**Problem statement:** Look in the data below for the line that contains "obj.matrix_world = world". Copy that line and the remaining lines exactly.

**Source excerpt:**
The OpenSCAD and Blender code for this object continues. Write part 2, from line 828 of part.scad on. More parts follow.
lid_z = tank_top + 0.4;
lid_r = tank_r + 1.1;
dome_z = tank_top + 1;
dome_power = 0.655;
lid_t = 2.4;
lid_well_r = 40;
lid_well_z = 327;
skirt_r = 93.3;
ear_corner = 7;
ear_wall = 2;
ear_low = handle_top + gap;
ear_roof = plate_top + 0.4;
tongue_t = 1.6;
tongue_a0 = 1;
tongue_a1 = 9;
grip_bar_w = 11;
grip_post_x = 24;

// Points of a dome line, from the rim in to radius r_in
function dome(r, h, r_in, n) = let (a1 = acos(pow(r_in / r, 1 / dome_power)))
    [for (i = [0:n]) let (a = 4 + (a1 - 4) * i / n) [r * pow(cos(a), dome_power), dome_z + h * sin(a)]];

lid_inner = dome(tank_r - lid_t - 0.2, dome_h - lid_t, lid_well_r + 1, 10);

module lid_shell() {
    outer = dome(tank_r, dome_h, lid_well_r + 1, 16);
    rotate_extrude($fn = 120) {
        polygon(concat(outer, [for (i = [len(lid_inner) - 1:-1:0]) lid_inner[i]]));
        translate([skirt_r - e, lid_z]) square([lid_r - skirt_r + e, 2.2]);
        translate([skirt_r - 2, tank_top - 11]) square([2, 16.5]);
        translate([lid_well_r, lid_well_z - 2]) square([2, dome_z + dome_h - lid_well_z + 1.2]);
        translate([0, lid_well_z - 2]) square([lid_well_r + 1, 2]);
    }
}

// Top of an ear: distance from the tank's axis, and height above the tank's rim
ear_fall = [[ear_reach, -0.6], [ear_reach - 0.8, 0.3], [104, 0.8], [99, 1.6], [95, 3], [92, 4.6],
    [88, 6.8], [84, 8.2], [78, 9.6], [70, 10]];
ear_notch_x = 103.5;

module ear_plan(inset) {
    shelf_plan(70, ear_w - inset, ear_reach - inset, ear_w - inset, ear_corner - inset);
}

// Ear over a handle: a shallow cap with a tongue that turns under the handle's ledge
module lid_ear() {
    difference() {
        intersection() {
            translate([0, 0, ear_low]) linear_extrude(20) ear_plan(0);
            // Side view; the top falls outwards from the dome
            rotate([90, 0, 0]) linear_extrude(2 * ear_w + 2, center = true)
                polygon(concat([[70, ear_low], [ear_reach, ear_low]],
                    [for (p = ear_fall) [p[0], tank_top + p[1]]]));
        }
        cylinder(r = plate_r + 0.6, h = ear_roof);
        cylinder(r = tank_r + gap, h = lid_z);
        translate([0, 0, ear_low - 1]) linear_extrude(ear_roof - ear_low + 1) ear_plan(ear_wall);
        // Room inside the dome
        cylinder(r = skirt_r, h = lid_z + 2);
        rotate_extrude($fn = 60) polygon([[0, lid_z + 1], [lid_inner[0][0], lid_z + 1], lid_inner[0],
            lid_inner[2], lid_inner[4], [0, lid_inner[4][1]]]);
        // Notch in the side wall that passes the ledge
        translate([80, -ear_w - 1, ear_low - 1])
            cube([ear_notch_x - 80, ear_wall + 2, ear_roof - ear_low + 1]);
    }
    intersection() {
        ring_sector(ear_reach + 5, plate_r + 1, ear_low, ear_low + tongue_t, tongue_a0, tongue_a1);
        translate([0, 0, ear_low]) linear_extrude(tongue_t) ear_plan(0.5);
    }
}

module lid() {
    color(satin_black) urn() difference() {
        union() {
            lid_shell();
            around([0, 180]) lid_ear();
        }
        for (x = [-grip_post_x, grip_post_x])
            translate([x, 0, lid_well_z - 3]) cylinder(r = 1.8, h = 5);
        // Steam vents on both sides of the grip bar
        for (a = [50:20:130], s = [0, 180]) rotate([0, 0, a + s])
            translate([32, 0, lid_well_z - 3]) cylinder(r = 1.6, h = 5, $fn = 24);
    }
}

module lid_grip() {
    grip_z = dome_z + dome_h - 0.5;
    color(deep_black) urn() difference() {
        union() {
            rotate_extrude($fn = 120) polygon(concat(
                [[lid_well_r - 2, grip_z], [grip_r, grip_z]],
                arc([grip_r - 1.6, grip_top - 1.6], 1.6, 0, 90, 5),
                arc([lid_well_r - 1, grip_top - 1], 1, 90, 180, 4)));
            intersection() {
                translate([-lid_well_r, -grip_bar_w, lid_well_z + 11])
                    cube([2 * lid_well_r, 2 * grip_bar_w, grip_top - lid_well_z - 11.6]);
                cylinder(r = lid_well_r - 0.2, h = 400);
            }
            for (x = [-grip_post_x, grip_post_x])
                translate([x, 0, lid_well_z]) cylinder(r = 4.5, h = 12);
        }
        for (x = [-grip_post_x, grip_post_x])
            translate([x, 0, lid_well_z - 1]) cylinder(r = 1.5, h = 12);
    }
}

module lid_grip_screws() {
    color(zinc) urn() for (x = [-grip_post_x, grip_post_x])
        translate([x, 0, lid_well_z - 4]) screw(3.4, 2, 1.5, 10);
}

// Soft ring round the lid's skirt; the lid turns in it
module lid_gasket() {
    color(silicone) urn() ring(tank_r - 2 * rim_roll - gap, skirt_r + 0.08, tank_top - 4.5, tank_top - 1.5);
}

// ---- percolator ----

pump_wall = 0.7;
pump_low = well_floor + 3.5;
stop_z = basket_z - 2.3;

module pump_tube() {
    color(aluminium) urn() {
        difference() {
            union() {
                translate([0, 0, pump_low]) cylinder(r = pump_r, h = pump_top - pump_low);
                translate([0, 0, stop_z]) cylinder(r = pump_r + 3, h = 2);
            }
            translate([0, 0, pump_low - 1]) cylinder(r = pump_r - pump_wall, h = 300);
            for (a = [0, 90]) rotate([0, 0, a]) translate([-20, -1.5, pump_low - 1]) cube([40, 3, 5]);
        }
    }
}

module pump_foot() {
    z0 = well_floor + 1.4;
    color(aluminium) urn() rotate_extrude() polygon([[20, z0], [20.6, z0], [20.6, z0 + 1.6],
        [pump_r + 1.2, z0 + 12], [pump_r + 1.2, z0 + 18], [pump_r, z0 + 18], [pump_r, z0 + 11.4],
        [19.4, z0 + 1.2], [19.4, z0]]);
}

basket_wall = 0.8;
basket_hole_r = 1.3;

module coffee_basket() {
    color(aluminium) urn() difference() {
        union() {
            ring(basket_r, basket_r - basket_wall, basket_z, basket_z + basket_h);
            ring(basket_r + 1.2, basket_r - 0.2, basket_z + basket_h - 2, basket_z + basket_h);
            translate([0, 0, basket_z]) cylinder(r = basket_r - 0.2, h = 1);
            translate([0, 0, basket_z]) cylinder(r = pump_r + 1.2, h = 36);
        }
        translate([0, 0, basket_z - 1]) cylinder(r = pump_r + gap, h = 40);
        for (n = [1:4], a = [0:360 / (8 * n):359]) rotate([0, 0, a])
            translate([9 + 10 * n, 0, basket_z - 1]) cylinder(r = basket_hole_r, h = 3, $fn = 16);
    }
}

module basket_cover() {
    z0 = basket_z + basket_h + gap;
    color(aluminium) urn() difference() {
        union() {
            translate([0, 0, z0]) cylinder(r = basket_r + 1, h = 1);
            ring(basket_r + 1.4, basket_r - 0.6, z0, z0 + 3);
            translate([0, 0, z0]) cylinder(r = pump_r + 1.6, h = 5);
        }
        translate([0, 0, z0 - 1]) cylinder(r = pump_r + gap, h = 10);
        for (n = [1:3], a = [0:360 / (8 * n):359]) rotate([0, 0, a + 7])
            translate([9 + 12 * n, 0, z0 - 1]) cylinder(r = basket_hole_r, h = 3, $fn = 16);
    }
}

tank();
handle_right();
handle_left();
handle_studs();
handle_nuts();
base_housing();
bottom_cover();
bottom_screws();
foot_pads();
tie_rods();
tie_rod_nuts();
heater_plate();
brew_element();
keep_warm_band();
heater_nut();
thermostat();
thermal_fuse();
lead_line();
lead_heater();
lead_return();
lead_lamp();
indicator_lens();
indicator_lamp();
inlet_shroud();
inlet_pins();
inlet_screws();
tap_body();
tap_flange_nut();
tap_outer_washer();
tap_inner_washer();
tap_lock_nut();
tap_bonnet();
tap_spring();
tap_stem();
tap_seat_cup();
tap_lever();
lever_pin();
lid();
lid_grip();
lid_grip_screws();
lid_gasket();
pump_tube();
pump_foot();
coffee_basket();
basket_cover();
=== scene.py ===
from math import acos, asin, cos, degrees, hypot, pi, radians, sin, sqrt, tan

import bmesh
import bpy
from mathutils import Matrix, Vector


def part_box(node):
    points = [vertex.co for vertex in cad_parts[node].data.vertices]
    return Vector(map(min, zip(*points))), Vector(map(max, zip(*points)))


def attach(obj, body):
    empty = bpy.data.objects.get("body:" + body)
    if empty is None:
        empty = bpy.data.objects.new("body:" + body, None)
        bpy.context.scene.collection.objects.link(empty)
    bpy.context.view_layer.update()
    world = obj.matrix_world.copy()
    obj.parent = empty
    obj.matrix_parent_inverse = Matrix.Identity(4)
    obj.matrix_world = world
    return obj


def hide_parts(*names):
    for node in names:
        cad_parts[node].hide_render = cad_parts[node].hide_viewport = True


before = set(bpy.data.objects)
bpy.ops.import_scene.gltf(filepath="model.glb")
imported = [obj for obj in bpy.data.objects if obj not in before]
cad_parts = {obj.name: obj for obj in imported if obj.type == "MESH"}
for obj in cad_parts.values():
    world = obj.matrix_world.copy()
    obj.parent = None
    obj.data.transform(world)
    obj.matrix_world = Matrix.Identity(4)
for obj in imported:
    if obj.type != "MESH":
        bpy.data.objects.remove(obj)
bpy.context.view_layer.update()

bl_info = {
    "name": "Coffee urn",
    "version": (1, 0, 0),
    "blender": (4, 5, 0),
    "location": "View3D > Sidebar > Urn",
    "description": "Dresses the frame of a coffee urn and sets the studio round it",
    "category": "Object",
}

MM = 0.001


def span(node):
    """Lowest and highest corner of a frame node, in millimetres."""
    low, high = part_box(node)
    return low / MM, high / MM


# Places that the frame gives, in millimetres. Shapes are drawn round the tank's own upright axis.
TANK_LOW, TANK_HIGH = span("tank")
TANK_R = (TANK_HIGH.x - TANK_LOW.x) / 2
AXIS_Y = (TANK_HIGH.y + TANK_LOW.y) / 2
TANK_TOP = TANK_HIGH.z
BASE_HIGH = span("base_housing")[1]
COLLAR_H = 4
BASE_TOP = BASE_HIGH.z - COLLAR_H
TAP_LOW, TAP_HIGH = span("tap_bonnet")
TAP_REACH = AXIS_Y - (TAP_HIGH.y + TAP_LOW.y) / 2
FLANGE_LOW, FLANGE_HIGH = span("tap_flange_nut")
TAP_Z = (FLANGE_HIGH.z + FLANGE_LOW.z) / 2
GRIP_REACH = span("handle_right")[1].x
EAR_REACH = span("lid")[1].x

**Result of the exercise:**
    obj.matrix_world = world
    return obj


def hide_parts(*names):
    for node in names:
        cad_parts[node].hide_render = cad_parts[node].hide_viewport = True


before = set(bpy.data.objects)
bpy.ops.import_scene.gltf(filepath="model.glb")
imported = [obj for obj in bpy.data.objects if obj not in before]
cad_parts = {obj.name: obj for obj in imported if obj.type == "MESH"}
for obj in cad_parts.values():
    world = obj.matrix_world.copy()
    obj.parent = None
    obj.data.transform(world)
    obj.matrix_world = Matrix.Identity(4)
for obj in imported:
    if obj.type != "MESH":
        bpy.data.objects.remove(obj)
bpy.context.view_layer.update()

bl_info = {
    "name": "Coffee urn",
    "version": (1, 0, 0),
    "blender": (4, 5, 0),
    "location": "View3D > Sidebar > Urn",
    "description": "Dresses the frame of a coffee urn and sets the studio round it",
    "category": "Object",
}

MM = 0.001


def span(node):
    """Lowest and highest corner of a frame node, in millimetres."""
    low, high = part_box(node)
    return low / MM, high / MM


# Places that the frame gives, in millimetres. Shapes are drawn round the tank's own upright axis.
TANK_LOW, TANK_HIGH = span("tank")
TANK_R = (TANK_HIGH.x - TANK_LOW.x) / 2
AXIS_Y = (TANK_HIGH.y + TANK_LOW.y) / 2
TANK_TOP = TANK_HIGH.z
BASE_HIGH = span("base_housing")[1]
COLLAR_H = 4
BASE_TOP = BASE_HIGH.z - COLLAR_H
TAP_LOW, TAP_HIGH = span("tap_bonnet")
TAP_REACH = AXIS_Y - (TAP_HIGH.y + TAP_LOW.y) / 2
FLANGE_LOW, FLANGE_HIGH = span("tap_flange_nut")
TAP_Z = (FLANGE_HIGH.z + FLANGE_LOW.z) / 2
GRIP_REACH = span("handle_right")[1].x
EAR_REACH = span("lid")[1].x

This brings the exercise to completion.